## start Data section

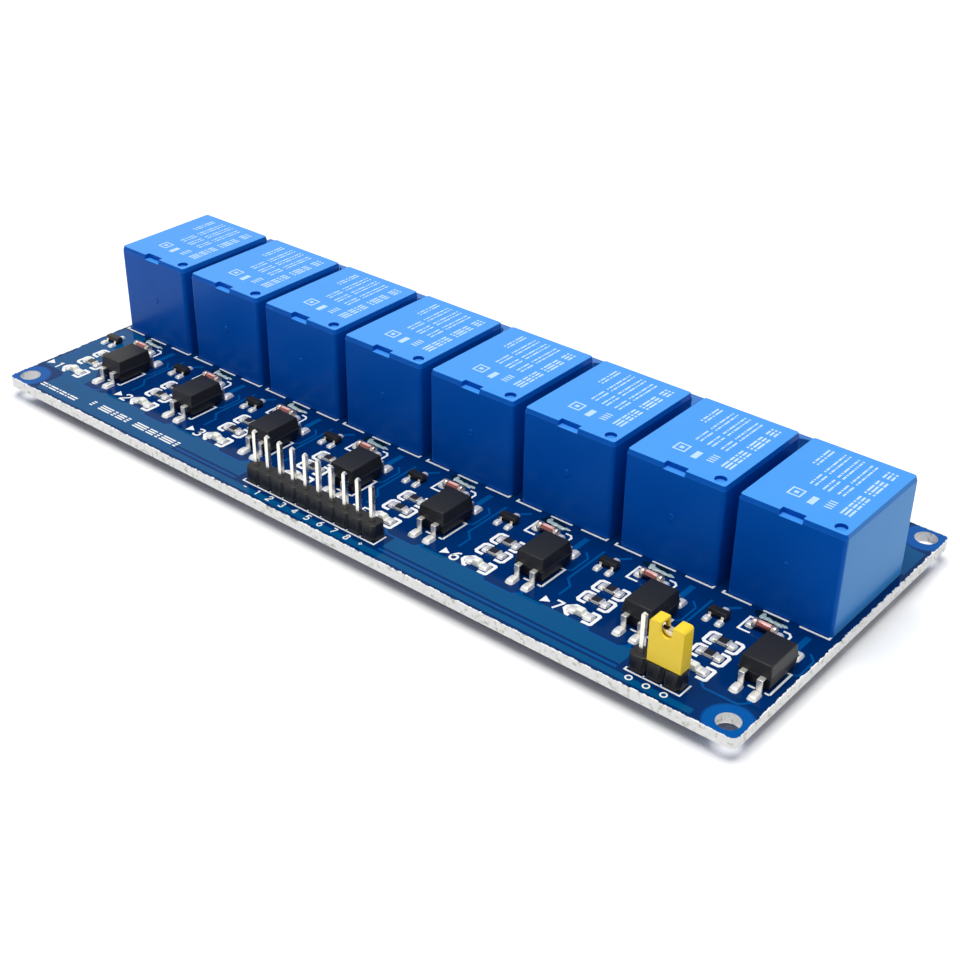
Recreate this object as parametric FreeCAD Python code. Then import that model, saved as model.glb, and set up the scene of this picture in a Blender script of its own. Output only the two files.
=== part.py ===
"""Relay module board: eight opto-isolated relay channels side by side on one long circuit board.

Millimetres. X runs along the board, from the first channel to the last, Y from the control header at the
front to the screw terminals at the back, and Z up. The origin is the centre of the mounting-hole pattern,
on the board's underside. One STEP file is written per sub-part, and a node that holds a group of like
pieces is a compound of separate solids.
"""
import FreeCAD, Part
import math
import os
from FreeCAD import Vector

# Channels
CHANNELS = 8
CHANNEL_PITCH = 17.2

# Circuit board
BOARD_T = 1.6
BOARD_CORNER_R = 1.3
BOARD_END_MARGIN = 1.1
BOARD_REAR_MARGIN = 2.0
MOUNT_HOLE_R = 1.6
MOUNT_HOLE_INSET = 2.5
PIN_HOLE_CLEARANCE = 0.15

# Relay case
RELAY_W = 15.4
RELAY_D = 19.1
RELAY_H = 15.3
RELAY_TOP_CHAMFER = 0.35
RELAY_SIDE_CHAMFER = 0.3
LATCH_W = 3.3
LATCH_DEPTH = 1.0
LATCH_DROP = 0.8
LATCH_X = -0.35
VENT_R = 0.8
VENT_DEPTH = 0.9
VENT_FROM_SIDE = 2.1
VENT_FROM_FRONT = 1.55

# Relay pins: two for the coil and the common pin near the front, two contacts at the back
RELAY_PIN_W = 1.0
RELAY_PIN_T = 0.5
RELAY_PIN_SPREAD = 12.0
RELAY_COMMON_FROM_FRONT = 2.4
RELAY_COIL_FROM_FRONT = 4.4
RELAY_CONTACT_FROM_BACK = 2.5
PIN_TAIL = 2.0

# Screw terminals
POLES = 3
POLE_PITCH = 5.08
TERMINAL_D = 8.0
TERMINAL_H = 10.0
TERMINAL_GAP = 2.5
TERMINAL_SLOPE_D = 2.4
TERMINAL_SLOPE_H = 2.6
TERMINAL_FLOOR = 1.4
CHAMBER_CLEARANCE = 0.1
CHAMBER_BACK_WALL = 0.8
CAGE_W = 3.6
CAGE_D = 4.0
CAGE_H = 4.2
CAGE_WALL = 0.5
CONTACT_PIN_W = 0.9
SCREW_R = 1.7
SCREW_HOLE_CLEARANCE = 0.15
SCREW_RECESS = 1.5
SCREW_SLOT_DEPTH = 0.8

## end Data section

**Exercise directions:**
Copy out only the lines running from the beginning of the data to the line with "long circuit board.", both ends included.

**The completed task:**
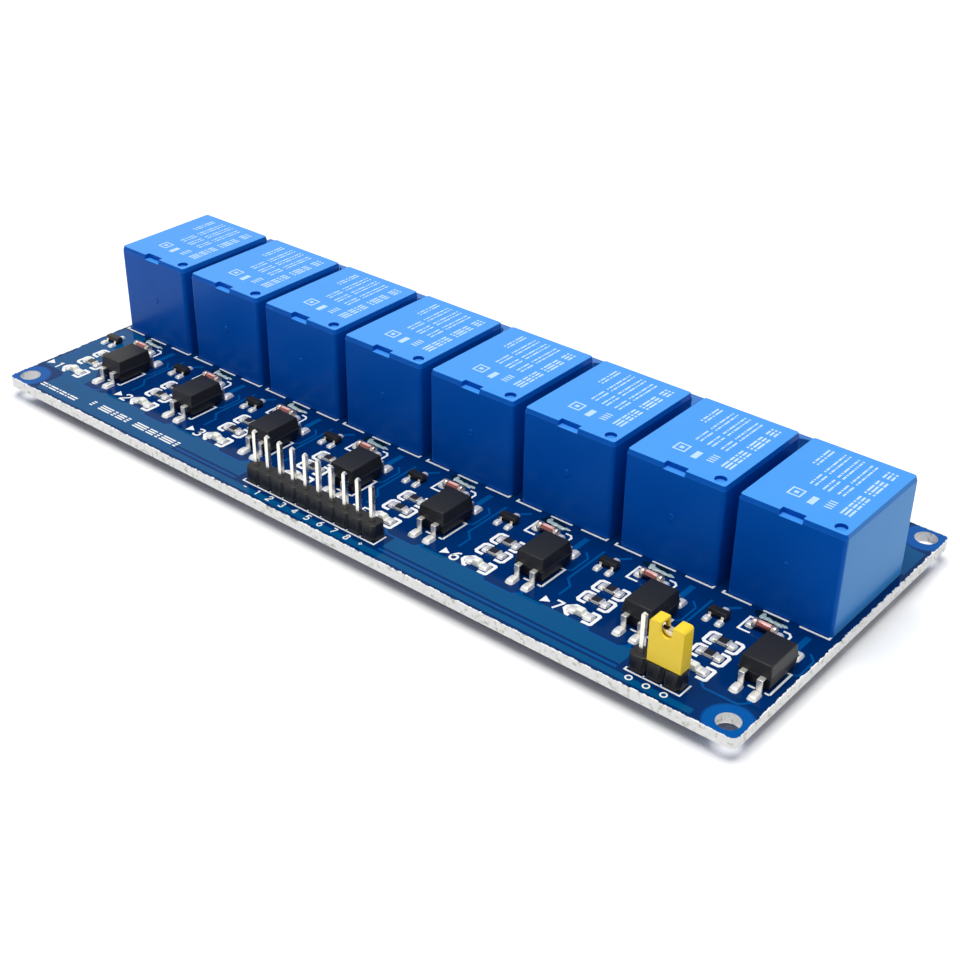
Recreate this object as parametric FreeCAD Python code. Then import that model, saved as model.glb, and set up the scene of this picture in a Blender script of its own. Output only the two files.
=== part.py ===
"""Relay module board: eight opto-isolated relay channels side by side on one long circuit board.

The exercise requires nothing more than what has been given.